Mayor Kapszukiewicz on Thursday proposed forming a regional water commission with representatives from Toledo and the municipalities that buy its water, rather than moving forward with a Toledo Area Water Authority that leaders agreed to in January. The commission he envisioned would set water rates and develop a capital improvement plan for the water system, but city council would ultimately have veto power over the commission’s recommendations.

Under his plan Toledo would remain solely responsible for the water system’s debt that includes at least $500 million in EPA-mandated improvements, which is why city officials want to reserve the right to have the final say on water rates.

Mr. Kapszukiewicz on Friday presented his proposal to leaders from Lucas County, Perrysburg, Maumee, Sylvania, Whitehouse, Fulton County, Monroe County, and the Northwestern Water and Sewer District, as well as a water system consultant hired by the Toledo Regional Chamber of Commerce.

Sylvania Mayor Craig Stough said giving Toledo veto power negates the point of a regional water system, and other suburban leaders voted to table the Kapszukiewicz plan.

“If one entity controls the majority, then it’s business as usual,” Mr. Stough said.

He instead proposed revising the TAWA agreement to allow Toledo to transfer its bond obligations to the new authority without giving up ownership of its plant. He called for Toledo and its suburbs to together form the TAWA as the parties discussed months ago, and TAWA to then sign a 40-year lease agreement with Toledo to have access to the water treatment and distribution system.

The lease agreement would include a stipulation that TAWA assume all of the system’s debt, and the 40-year lease would continue year-to-year so long as there still is debt to be paid off.

“We think that was a major step forward to help attempt to get Toledo to be more comfortable and the council of the city of Toledo,” Lucas County Commissioner Pete Gerken said. “At this point, TAWA is alive. We thank the mayor for his proposal. It didn’t seem to work for everybody, but it opened up avenues of discussion.”

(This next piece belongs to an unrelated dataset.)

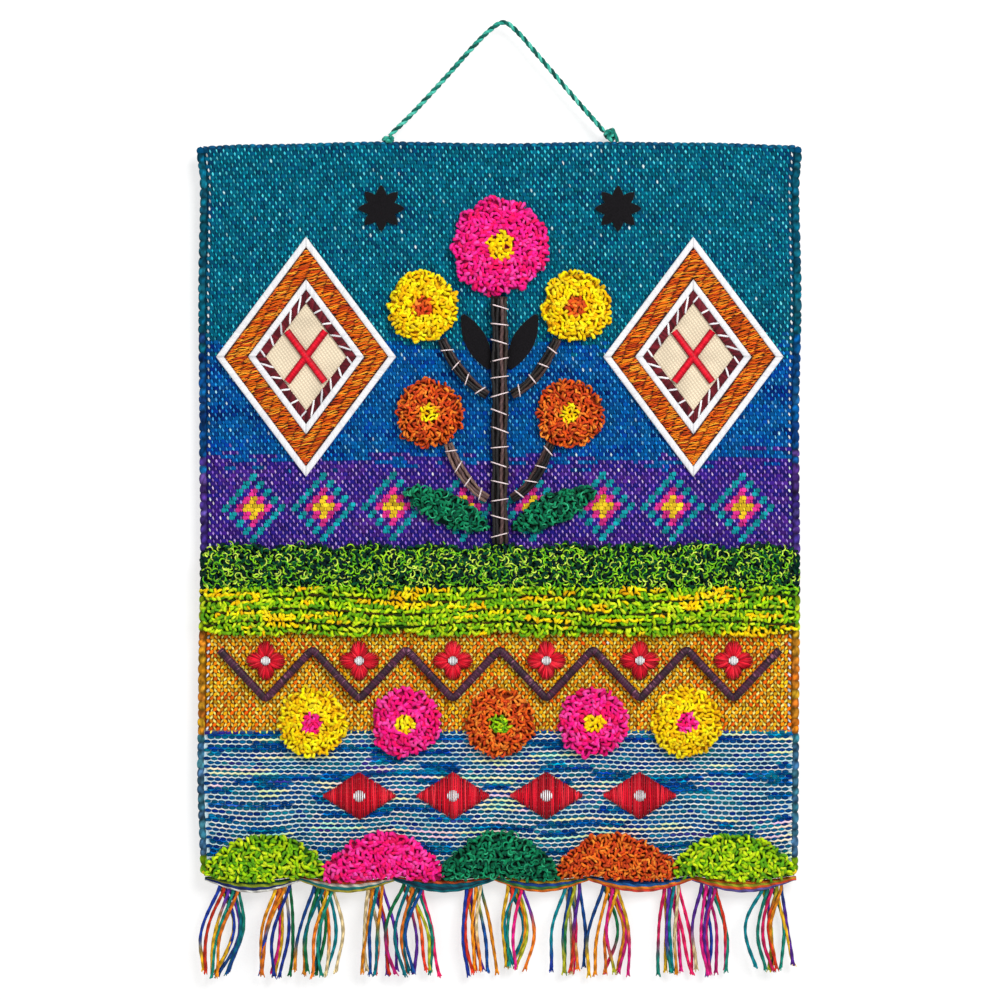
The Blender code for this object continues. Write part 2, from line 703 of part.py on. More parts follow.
def make_mounds():
    """The pile mounds along the hem."""
    first = -MOUND_WIDE * len(MOUND_COLOURS) / 2
    for n, colour in enumerate(MOUND_COLOURS):

        def place(u, v, left=first + MOUND_WIDE * n):
            across = left + MOUND_GAP / 2 + (MOUND_WIDE - MOUND_GAP) * u
            arch = math.sin(math.pi * (MOUND_CLIP + (1 - 2 * MOUND_CLIP) * u)) ** 0.75
            bottom = CLOTH_HEIGHT + hem_drop(across) - SEAT_GAP
            lock = MOUND_LOCK if round(u * MOUND_GRID[0]) % 2 else 0.0
            top = bottom - (CLOTH_HEIGHT - MOUND_TOP) * arch - lock
            return across, top + (bottom - top) * v

        lift = pile_lift(place, MOUND_HEIGHT, (6, 2.2))
        add_piece(f"mound_{n + 1}", *slab(*MOUND_GRID, place, lift), colour)


def main():
    """Clears the scene and makes every piece."""
    for old in list(bpy.data.objects):
        bpy.data.objects.remove(old)
    make_cloth()
    make_cord()
    make_knots()
    for number, (start, end) in enumerate(zip(HEADER_ENDS, HEADER_ENDS[1:]), 1):
        make_header(number, start + HEADER_END_GAP / 2, end - HEADER_END_GAP / 2)
    make_plant()
    make_stars()
    for side, sign in (("left", -1), ("right", 1)):
        make_diamond(side, sign)
    make_bands()
    make_zigzag()
    make_tufts_and_lozenges()
    make_mounds()


main()
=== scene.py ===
"""The looks of the woven wall hanging: yarn, pile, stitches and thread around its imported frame.

Sizes are in millimetres until a mesh is made. Places on the cloth are given as across, to the right of
its middle, and down, from its top edge, as in the part's own source. Colours are given out of 255.
"""

import math

import bpy
import numpy as np
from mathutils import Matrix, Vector
from mathutils.bvhtree import BVHTree

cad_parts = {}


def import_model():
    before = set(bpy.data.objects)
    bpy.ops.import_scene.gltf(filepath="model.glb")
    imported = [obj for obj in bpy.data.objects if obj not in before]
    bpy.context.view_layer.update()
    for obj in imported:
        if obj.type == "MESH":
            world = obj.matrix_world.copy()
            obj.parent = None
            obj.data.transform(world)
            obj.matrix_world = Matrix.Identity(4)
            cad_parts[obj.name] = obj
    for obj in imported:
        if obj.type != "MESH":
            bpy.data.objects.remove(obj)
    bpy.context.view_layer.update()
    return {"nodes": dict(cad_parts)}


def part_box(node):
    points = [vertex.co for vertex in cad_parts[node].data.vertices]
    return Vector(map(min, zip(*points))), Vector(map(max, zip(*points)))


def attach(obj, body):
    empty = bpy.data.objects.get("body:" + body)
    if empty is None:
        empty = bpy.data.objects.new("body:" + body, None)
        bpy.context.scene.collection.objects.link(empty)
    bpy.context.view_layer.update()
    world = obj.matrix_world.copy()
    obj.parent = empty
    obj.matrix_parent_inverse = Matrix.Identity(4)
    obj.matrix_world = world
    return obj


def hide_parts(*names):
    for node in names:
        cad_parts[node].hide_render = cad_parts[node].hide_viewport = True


MM = 0.001
COLOUR_LAYER = "yarn_colour"
NOISE_CELLS = 97  # along each side of the square of random values behind all patches
NOISE_SHIFT = 400.0  # keeps its places positive

# The cloth's driving sizes, as in the part
CLOTH_WIDTH = 360.0
CLOTH_HEIGHT = 437.0
CLOTH_THICK = 3.0
CORD_RISE = 73.0
CLOTH_MIDDLE_X = -2.7
SEAT_GAP = 0.35
BROAD_WAVE = (1.5, 58.0)
SLOW_WAVE = (0.8, 72.0)
SLOW_SLANT = 140.0
CORNER_LIFT = (2.2, 60.0)
STILL_SHARE = 0.35
TOP_RISE = ((-180, -1.9), (-150, -0.7), (-67, 1.2), (0, 0.2), (66, 1.2), (120, 0.7), (180, -1.0))
LEFT_SHIFT = ((0, -1.0), (22, 1.2), (90, 0.0), (180, 0.6), (232, 1.2), (330, 0.0), (375, -0.5), (440, 1.4))
RIGHT_SHIFT = ((0, 0.6), (25, -1.0), (90, 0.2), (165, -1.2), (260, -0.6), (350, -1.2), (440, -1.8))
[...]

TAWA would have an advisory board with representation from each community. The board would set uniform water rates, manage the infrastructure, and explore options for a second water intake, treatment plant, or connection with another existing system.

“We’ve made some real progress today,” Mr. Stough said. “For the whole region to have water that’s not politicized, that’s delivered safely, efficiently, and redundant with separate sources is what we need to promote our region to bring industry and jobs here.”

Toledo City Councilman Nick Komives, who chairs the water quality and sustainability committee, called the Friday meeting a success.

“Every single person around the table said they want Toledo to be part of this,” he said. “Toledo certainly agrees the best option for moving forward is all of us together. We’re coming to that point.”

He said he believes other city council members will support Mr. Stough’s amended TAWA proposal, although representation on the advisory board still has to be worked out. Officials plan to meet again June 11 to hash out those details.

Mr. Kapszukiewicz expressed caution about whether the revised TAWA plan would be welcome news to city council or Toledoans.

“To some extent, politics is the art of possible,” Mr. Kapszukiewicz said. “I worry that the [TAWA] might be the best way to do this, but it just might not be possible. So I think that our alternative is the right mix of a good plan that achieves real regional cooperation, but it’s also something we can pull off.” 

Before any regional water plan can take effect, city council will weigh in and likely send the decision to the ballot.

“I think the reality is we’re pretty close to having council send this to the voters, and I think that’s the best decision,” Mr. Komives said. “This decision is one of the largest decisions that Toledo is going to have to make in a very long time, and I think that is certainly the best option to put it before voters and allow them to have their say.”